I am solving a Leetcode question (Problem #21) that takes two sorted linked lists and returns a sorted, merged linked list. For example, Input: 1->2->4, 1->3->4 and Output: 1->1->2->3->4->4.
I am not super experienced with linked lists, but am trying to tackle more problems to gain exposure. Instead of returning the desired output, of [1,1,2,3,4,4], my code just returns [4]. However, I think the main logic is there, and I am hopefully missing something small.
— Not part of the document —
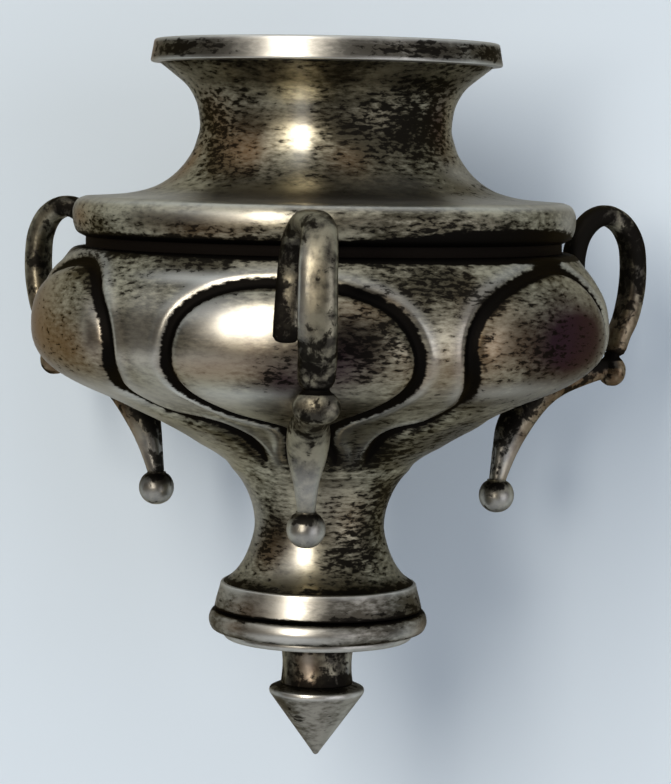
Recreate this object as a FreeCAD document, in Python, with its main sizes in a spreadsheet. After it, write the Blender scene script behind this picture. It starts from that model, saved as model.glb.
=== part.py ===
import FreeCAD, Part
import Sketcher
import os

# Hanging censer bowl of raised and cast silver: a waisted neck with a rim band, a half-round
# shoulder bead, a lobed bowl on a short stem, a moulded foot with a screwed-on cone finial,
# three cast chain handles and a loose fire pan in the neck.
# Levels are counted up from the finial's tip. Each piece is then lowered by the level of the
# three hanging points, so the frame's origin lies midway between them.

V = FreeCAD.Vector
doc = FreeCAD.newDocument("CenserBowl")
sheet = doc.addObject("Spreadsheet::Sheet", "Sizes")

sizes = [
    # finial, from the tip up
    ("tipRadius", 0.6), ("tipHeight", 0.4), ("coneHeight", 11.4),
    ("discRadius", 8.5), ("discHeight", 1.65), ("discEdge", 0.8),
    ("spoolRadius", 6.5), ("spoolBulge", 0.05), ("spoolHeight", 7.45),
    ("washerRadius", 6.0), ("washerThick", 0.6),
    ("studRadius", 2.0), ("studDepth", 6.0), ("studReach", 8.0),
    ("nutRadius", 5.0), ("nutHeight", 7.0), ("threadClear", 0.05), ("holeClear", 0.3),
    # foot
    ("plateRadius", 17.0), ("plateThick", 1.4),
    ("ringEdge", 18.0), ("ringHeight", 4.0), ("ringBulge", 0.35),
    ("bandFoot", 18.5), ("bandTop", 17.4), ("bandHeight", 4.8), ("footBore", 15.9),
    # stem and bowl, from the foot up; a bulge is an arc's rise over its chord
    ("wall", 1.0), ("stemFoot", 17.0), ("stemFlare", 10.4), ("stemWaist", 11.5),
    ("stemRise", 9.8), ("stemTop", 15.6), ("stemBulge", 0.091),
    ("underRise", 8.3), ("underRadius", 28.5), ("underBulge", 0.053),
    ("turnRise", 8.3), ("turnRadius", 45.7),
    ("bellyRise", 8.9), ("bellyRadius", 51.0), ("bellyLowBulge", 0.155),
    ("bowlTopRise", 13.4), ("bowlTopRadius", 43.5), ("bellyHighBulge", 0.134),
    # six raised lobes
    ("lobeCount", 3), ("lobeDepth", 8.5), ("lobeRise", 1.2), ("lobeLift", 1.0),
    ("lobeHalfHeight", 10.0), ("lobeGap", 0.07), ("handleLobeHalfWidth", 24.0), ("gapLobeHalfWidth", 20.0),
    # shoulder and neck
    ("collarRadius", 42.0), ("recessHeight", 1.8), ("beadHeight", 7.1), ("beadBulge", 0.31),
    ("neckFootRise", 1.1), ("neckFootRadius", 31.0), ("neckLowRise", 11.0), ("neckLowBulge", 0.138),
    ("neckRadius", 22.15), ("neckTopRise", 11.2), ("neckTopBulge", 0.144), ("solderGap", 0.05),
    # rim
    ("mouthRadius", 29.3), ("rimWall", 1.65), ("rimTaper", 0.5), ("rimHeight", 4.2),
    ("rimCap", 1.0), ("rimRound", 0.4),
    # handles, outward from the belly and up or down from the bowl's top edge
    ("legOut", -0.4), ("legSink", 11.0), ("loopRise", 5.5), ("loopInner", 7.4), ("loopOuter", 6.4),
    ("strapBend", 36.5), ("strapTurn", 32.0), ("strapRadius", 2.65), ("seatGap", 0.15),
    ("knobOut", 9.4), ("knobDrop", 22.2), ("knobRadius", 2.8), ("knobNeck", 1.9), ("knobGap", 0.5),
    ("runRadius", 2.5), ("hornOut", -12.1), ("hornDrop", 30.0), ("hornRadius", 3.7),
    ("tipOut", -14.8), ("tipDrop", 42.3), ("hornEnd", 1.75), ("ballRadius", 3.25), ("ballSeat", 2.75),
    # fire pan
    ("panWall", 0.8), ("panGap", 0.3), ("panDepth", 26.0), ("panTaper", 1.6),
    ("panFloorDrop", 6.0), ("panFloorRadius", 12.0), ("panBulge", 0.18),
]

for row, (name, number) in enumerate(sizes, start=1):
    sheet.set("A%d" % row, name)
    sheet.set("B%d" % row, str(number))
    sheet.setAlias("B%d" % row, name)
doc.recompute()


def size(name):
    return "Sizes." + name


def add(*terms):
    return "(" + " + ".join(terms) + ")"


def less(first, second):
    return "(%s - %s)" % (first, second)


def value(expression):
    result = sheet.evalExpression(expression)
    return float(getattr(result, "Value", result))


# Levels where the stacked pieces meet, from the finial's tip up
discLevel = size("coneHeight")
spoolLevel = add(discLevel, size("discHeight"))
washerLevel = add(spoolLevel, size("spoolHeight"))
plateLevel = add(washerLevel, size("washerThick"))
ringLevel = add(plateLevel, size("plateThick"))
bandLevel = add(ringLevel, size("ringHeight"))
stemLevel = add(bandLevel, size("bandHeight"))
waistLevel = add(stemLevel, size("stemFlare"))
bowlFootLevel = add(waistLevel, size("stemRise"))
underLevel = add(bowlFootLevel, size("underRise"))
turnLevel = add(underLevel, size("turnRise"))
bellyLevel = add(turnLevel, size("bellyRise"))
bowlTopLevel = add(bellyLevel, size("bowlTopRise"))
beadLevel = add(bowlTopLevel, size("recessHeight"))
shoulderLevel = add(beadLevel, size("beadHeight"))
neckFootLevel = add(shoulderLevel, size("neckFootRise"))
neckLevel = add(neckFootLevel, size("neckLowRise"))
rimLevel = add(neckLevel, size("neckTopRise"))
topLevel = add(rimLevel, size("rimHeight"))
loopTopLevel = add(bowlTopLevel, size("loopRise"))
hangLevel = less(loopTopLevel, size("strapRadius"))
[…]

def mergeTwoLists(self, l1, l2):
"""
:type l1: ListNode
:type l2: ListNode
:rtype: ListNode
"""
newList = ListNode(0) # used for single, merged list
while l1 and l2:
if l1.val <= l2.val: # compare current node's values
newList.next = l1
l1 = l1.next
else:
newList.next = l2
l2 = l2.next
return newList.next # first node is 0, which we don't want
The main logic is almost there but you are only replacing the next item in the list each time (you did not advance the list), thus you are only returning the last item. Solution is to create another 'cur pointer' for advancing the list while keeping newList as the 'front pointer' for returning the result.
Also at the end, you should 'concat' with the non-empty list
def mergeTwoLists(self, l1, l2):
newList = ListNode(0)
cur = newList
while l1 and l2:
if l1.val < l2.val:
cur.next = l1
l1 = l1.next
else:
cur.next = l2
l2 = l2.next
cur = cur.next
cur.next = l1 or l2 # add non-empty list
return newList.next